The mathematical underpinnings of Optimistic Fraud Proofs involve a challenge-response protocol designed to resolve discrepancies in state execution. When a sequencer submits a new state root, a window of time remains open for observers to verify the accuracy of the underlying transactions.

If a mismatch occurs, the challenger initiates a process to force the protocol to re-execute the specific, contested segment of the computation.

Parameter Mechanism
Challenge Window Timeframe allowed for verification
Bonded Stakes Collateral to penalize malicious actors
Execution Trace The sequence of opcodes for validation
The integrity of optimistic systems depends on the existence of sufficient economic incentives for participants to actively monitor and verify state transitions.

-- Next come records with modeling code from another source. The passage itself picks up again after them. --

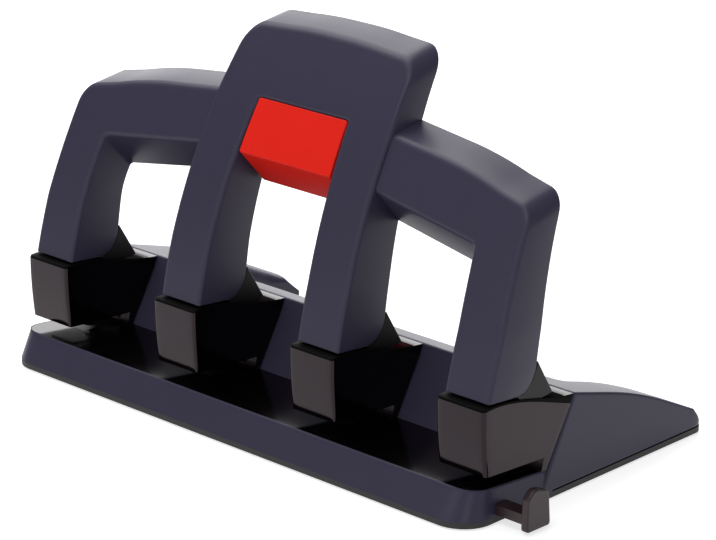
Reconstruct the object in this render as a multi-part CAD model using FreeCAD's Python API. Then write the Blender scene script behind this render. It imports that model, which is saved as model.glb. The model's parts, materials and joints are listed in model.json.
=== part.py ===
"""Four-hole desk punch: a lever handle on four legs turns back over a wide base.

Each leg ends in a steel hub with an involute cam.  The cam presses one punch pin
straight down through the paper slot and into its die; a coil spring lifts it again.
Millimetres, +X to the right, +Y to the rear, +Z up.  The origin is the middle of the
surface that the feet rest on.  Places along Y are given as a distance behind the
bottom front edge, and from_front() turns them into coordinates.
"""
import FreeCAD
import Part
import math
import os

from FreeCAD import Vector

os.makedirs("parts", exist_ok=True)

# ---- punches ---------------------------------------------------------------------
HOLE_PITCH = 80.0
HOLE_COUNT = 4
HOLE_DIAMETER = 6.0
HOLE_TO_PAPER_EDGE = 12.0
BACK_STOP_DEPTH = 47.0
SLOT_HEIGHT = 5.4
PRESS_ANGLE = 48.0
CAM_BASE_RADIUS = 9.0
CAM_START_DROP = 4.0
CAM_GAP = 0.25
CAM_NOSE_MARGIN_DEG = 4.0
PIVOT_HEIGHT = 41.0
PIVOT_PIN_DIAMETER = 5.0
PIVOT_CLEARANCE = 0.05
PIVOT_HEAD_DIAMETER = 8.0
PIVOT_HEAD_THICKNESS = 1.0
PIVOT_CLIP_DIAMETER = 7.4
PIVOT_CLIP_THICKNESS = 0.7
PIN_GUIDE_CLEARANCE = 0.05
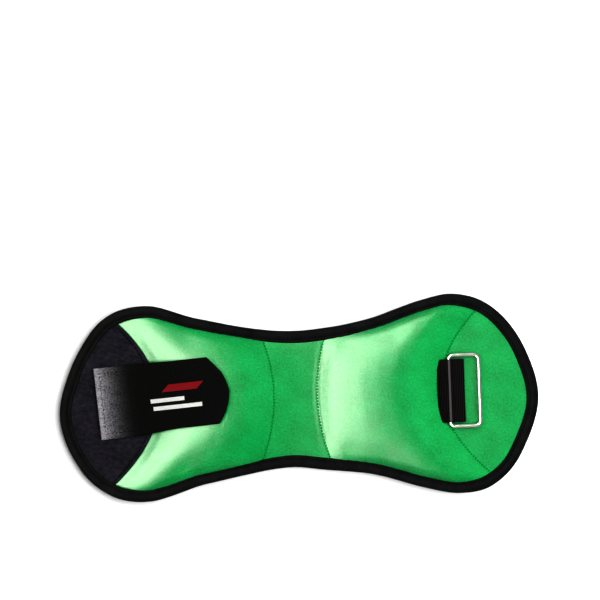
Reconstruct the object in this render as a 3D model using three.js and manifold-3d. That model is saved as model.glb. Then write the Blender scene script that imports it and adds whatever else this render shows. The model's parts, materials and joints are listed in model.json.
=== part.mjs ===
// Ankle cuff weight, opened out flat: a neoprene cuff with two weight pockets, bound all round,
// with a loop patch and a fold-back strap on its left end and a wire ring in a webbing keeper on
// its right end. Millimetres, +X along the cuff, +Z out of its outer face, origin under its middle.

import * as THREE from 'three';
import { mergeVertices } from 'three/addons/utils/BufferGeometryUtils.js';
import Module from 'manifold-3d';

const wasm = await Module();
wasm.setup();

// ---- driving dimensions -------------------------------------------------------------------

const cuffLength = 350;
const air = 0.3; // clearance between pieces that lie on each other

// points that shape the outline, from the left tip over the upper edge and back along the lower
const outlineShape = [
  [-175, -8], [-161, 38], [-138, 65.6], [-109, 72], [-72, 61.8], [-30, 52.4],
  [-7, 50.1], [20, 51.6], [55, 57.6], [88, 68.2], [113, 73], [135, 67.6], [158, 46.5],
  [175, -1], [160, -47.5], [138, -69.2], [115, -73], [88, -67.8], [55, -57.6], [20, -53],
  [-7, -50], [-30, -52.4], [-72, -60.6], [-112, -71], [-138, -66.6], [-160, -48],
];

// x of the straight fold lines across the cuff, where its sections hinge
const foldLine = { leftEnd: -101, leftWaist: -28, rightWaist: 23, rightEnd: 99 };
const foldHalfGap = 1.2;

// sewn seams, bowed lines across the cuff: x = apex + bow * (y - middle)^2
const seam = {
  patch: { apex: -103.2, middle: 4, bow: -0.009 },
  left: { apex: -18, middle: 4, bow: -0.0044 },
  right: { apex: 13.5, middle: 2, bow: 0.0038 },
  ring: { apex: 103.4, middle: 4, bow: 0.0088 },
};

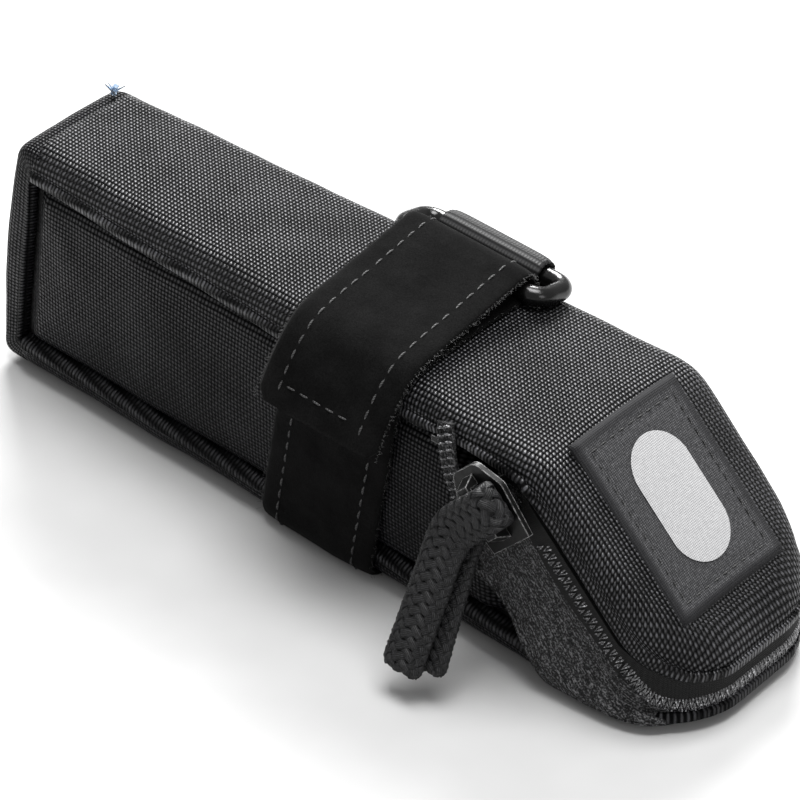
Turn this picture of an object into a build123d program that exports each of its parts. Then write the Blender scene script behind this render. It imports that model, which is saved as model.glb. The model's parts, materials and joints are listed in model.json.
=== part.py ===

The protocol physics here demand a precise mapping between the virtual machine execution and the proof format. If the challenger successfully demonstrates an error, the malicious sequencer loses their stake, and the state root is reverted. This creates an adversarial environment where participants are motivated by both the potential for bounty rewards and the systemic need to maintain accurate state data.

The system effectively turns the blockchain into a courtroom for logic, where the judge is the consensus layer itself, operating only when a dispute is formally filed. It is quite fascinating how we have replaced human testimony with deterministic code execution as the primary evidence in this digital legal system.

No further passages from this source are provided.